July 14, 2026
The Supplier Backdoor: Why Modern Supply Chain Attacks Are Bypassing Your Front-Line Defenses
You’ve done the work. Firewalls are in place. Employees have been through phishing training. Multi-factor authentication is everywhere it…

By Mitchell Wild
3 min read
You've done the work. Firewalls are in place. Employees have been through phishing training. Multi-factor authentication is everywhere it should be. And yet the breach still happens — not because anyone inside your company clicked the wrong link, but because a vendor three steps removed from your network got compromised months ago, and nobody noticed until the damage was already done.
That's the uncomfortable reality of supply chain attacks in 2026. Attackers have figured out something simple: it's often easier to walk through a trusted vendor's front door than to break down yours.
The front line isn't where the risk lives anymore
For years, cybersecurity strategy assumed the biggest threat came from outside, trying to get in. Build a strong enough perimeter, train employees well enough, and you're reasonably safe. That model made sense when most of a company's data and systems lived entirely within its own walls.
It doesn't hold up anymore. Modern businesses run on a web of vendors, software providers, payment processors, and service partners, many of whom have direct access to internal systems or sensitive data. When one of those gets breached, the attacker doesn't need to touch your defenses at all. They inherit trusted access instead of fighting for it.
The scale of this shift is hard to overstate. Verizon's own research found that third-party involvement in data breaches doubled in a single year, jumping from 15% to 30%, the largest single-year shift the company's annual breach report has ever recorded. That's not a gradual trend — it's a structural change in how attackers are choosing to operate.
Why vendors make such an appealing target
Think about it from an attacker's perspective. Breaking directly into a well-defended company takes time, skill, and often a fair amount of luck. Breaking into a smaller vendor with weaker defenses, then using that vendor's legitimate, already-trusted connection to reach dozens or hundreds of downstream customers, is far more efficient. One successful compromise can cascade outward instead of being a single, isolated event.
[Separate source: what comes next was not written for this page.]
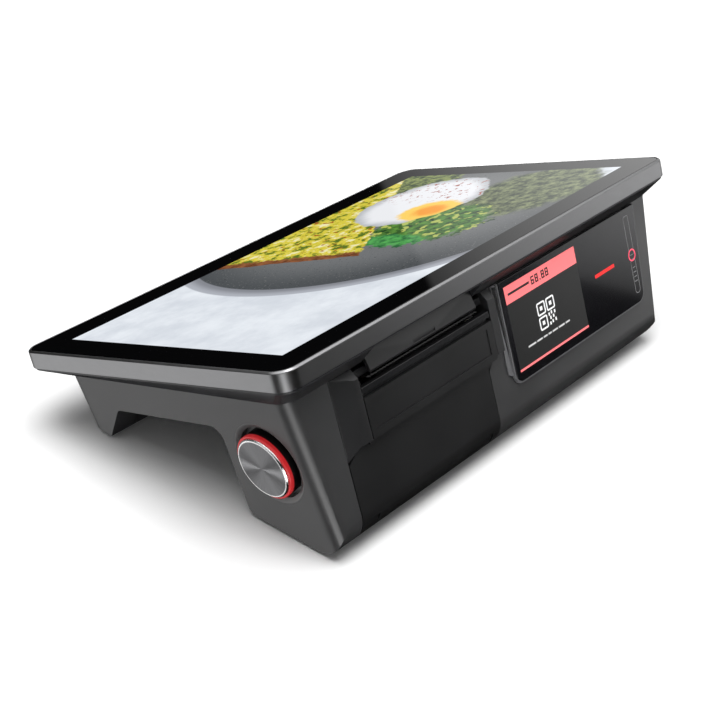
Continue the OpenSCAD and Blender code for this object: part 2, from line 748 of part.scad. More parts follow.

This isn't limited to any one type of vendor relationship either. It shows up in software supply chains, where a compromised update or code library spreads to everyone who installs it. It shows up when a vendor hosts a customer's data directly in its own environment. And it shows up when a vendor has a standing connection into a customer's network for support or maintenance. Each of these is a different door, but they all lead to the same room.
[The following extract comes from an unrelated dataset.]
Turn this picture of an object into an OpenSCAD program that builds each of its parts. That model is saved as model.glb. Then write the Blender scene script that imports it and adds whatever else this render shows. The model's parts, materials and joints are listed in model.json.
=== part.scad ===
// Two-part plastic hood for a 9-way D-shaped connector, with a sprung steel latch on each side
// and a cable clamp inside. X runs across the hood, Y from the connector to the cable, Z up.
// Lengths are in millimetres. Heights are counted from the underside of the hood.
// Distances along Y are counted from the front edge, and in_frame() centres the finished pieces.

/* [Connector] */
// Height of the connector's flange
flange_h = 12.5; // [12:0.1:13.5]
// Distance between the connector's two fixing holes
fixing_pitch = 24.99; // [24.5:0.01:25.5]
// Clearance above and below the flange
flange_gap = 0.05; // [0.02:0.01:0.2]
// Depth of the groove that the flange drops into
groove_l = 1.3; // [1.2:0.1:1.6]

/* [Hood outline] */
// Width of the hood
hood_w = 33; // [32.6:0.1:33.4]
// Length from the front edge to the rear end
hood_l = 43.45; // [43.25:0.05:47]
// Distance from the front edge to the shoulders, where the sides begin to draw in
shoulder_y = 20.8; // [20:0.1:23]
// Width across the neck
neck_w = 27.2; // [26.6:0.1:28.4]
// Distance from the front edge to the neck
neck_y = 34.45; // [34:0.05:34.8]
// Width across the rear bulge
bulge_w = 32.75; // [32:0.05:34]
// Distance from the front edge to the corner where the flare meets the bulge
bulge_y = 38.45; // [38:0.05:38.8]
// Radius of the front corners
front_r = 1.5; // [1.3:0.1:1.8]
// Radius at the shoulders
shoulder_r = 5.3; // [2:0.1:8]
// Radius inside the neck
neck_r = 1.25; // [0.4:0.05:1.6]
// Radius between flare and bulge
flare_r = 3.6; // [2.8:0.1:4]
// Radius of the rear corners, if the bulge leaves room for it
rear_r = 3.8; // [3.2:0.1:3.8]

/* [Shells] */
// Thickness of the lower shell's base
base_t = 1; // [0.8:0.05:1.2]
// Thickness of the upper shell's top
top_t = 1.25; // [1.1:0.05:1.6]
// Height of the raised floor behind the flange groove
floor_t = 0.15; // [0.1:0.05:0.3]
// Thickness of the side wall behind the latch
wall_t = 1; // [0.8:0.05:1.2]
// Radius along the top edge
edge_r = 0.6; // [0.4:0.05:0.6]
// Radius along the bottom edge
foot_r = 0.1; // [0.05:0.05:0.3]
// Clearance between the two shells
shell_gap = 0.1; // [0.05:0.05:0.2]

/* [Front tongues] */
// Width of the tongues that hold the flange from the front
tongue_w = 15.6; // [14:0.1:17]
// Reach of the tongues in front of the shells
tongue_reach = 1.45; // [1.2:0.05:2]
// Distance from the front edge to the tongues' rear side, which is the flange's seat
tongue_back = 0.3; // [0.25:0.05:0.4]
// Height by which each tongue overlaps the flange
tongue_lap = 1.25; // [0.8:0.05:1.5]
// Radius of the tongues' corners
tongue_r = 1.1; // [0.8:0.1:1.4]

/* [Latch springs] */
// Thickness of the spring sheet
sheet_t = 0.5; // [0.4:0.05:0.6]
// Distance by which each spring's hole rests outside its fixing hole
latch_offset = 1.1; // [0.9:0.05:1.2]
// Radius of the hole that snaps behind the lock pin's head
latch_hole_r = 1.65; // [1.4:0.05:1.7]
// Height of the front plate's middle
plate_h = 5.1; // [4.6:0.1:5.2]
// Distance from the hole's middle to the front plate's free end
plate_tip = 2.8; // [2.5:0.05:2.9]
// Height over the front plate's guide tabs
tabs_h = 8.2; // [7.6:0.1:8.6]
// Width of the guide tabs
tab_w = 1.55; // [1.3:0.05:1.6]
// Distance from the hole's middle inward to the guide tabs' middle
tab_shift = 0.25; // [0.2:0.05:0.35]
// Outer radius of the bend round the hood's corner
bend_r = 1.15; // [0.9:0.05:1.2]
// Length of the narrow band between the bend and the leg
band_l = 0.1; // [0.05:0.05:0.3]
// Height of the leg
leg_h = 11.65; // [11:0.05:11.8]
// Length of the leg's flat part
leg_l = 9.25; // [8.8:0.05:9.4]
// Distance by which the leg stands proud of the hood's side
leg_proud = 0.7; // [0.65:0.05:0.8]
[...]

The blind spot most companies don't realize they have
Here's the part that catches a lot of organizations off guard: third-party risk doesn't stop at your direct vendors. It extends to your vendors' vendors, and theirs, in a chain that gets harder to see the further out it goes. PwC has flagged this as a genuine blind spot for many companies, noting that most organizations have only an ad hoc understanding of this "Nth-party" risk rather than a formal, enterprise-wide assessment of it. In other words, most companies know who their direct suppliers are. Far fewer know who those suppliers depend on.
That gap matters because a breach doesn't need to happen at your primary vendor to affect you. It just needs to happen somewhere in the chain that eventually connects back to your systems or your data.
What actually helps, without overcomplicating it
The good news is that closing this gap doesn't require an enterprise-grade security team or a massive budget. A few practical, achievable steps go a long way, and they're steps that even smaller businesses can put in place. Guidance from Bank of America's business security resources lays out a useful starting point: build an accurate inventory of the vendors and partners with access to your systems, put real security expectations into vendor contracts rather than treating them as boilerplate, and regularly reassess vendor risk instead of treating due diligence as a one-time checkbox.
Beyond that, a few habits make a meaningful difference: know which vendors can actually reach your network or your data, not just which one's invoice you. Build incident response plans that specifically account for a breach originating outside your own systems. And revisit vendor relationships whenever your own security posture changes, rather than only at contract renewal.
The takeaway
A strong perimeter is still worth having. But it was never designed to catch a threat that walks in wearing a trusted badge. As more of a company's risk lives in its vendor relationships rather than its own network, the smart move isn't to build higher walls — it's to start treating every vendor connection as part of the security perimeter itself.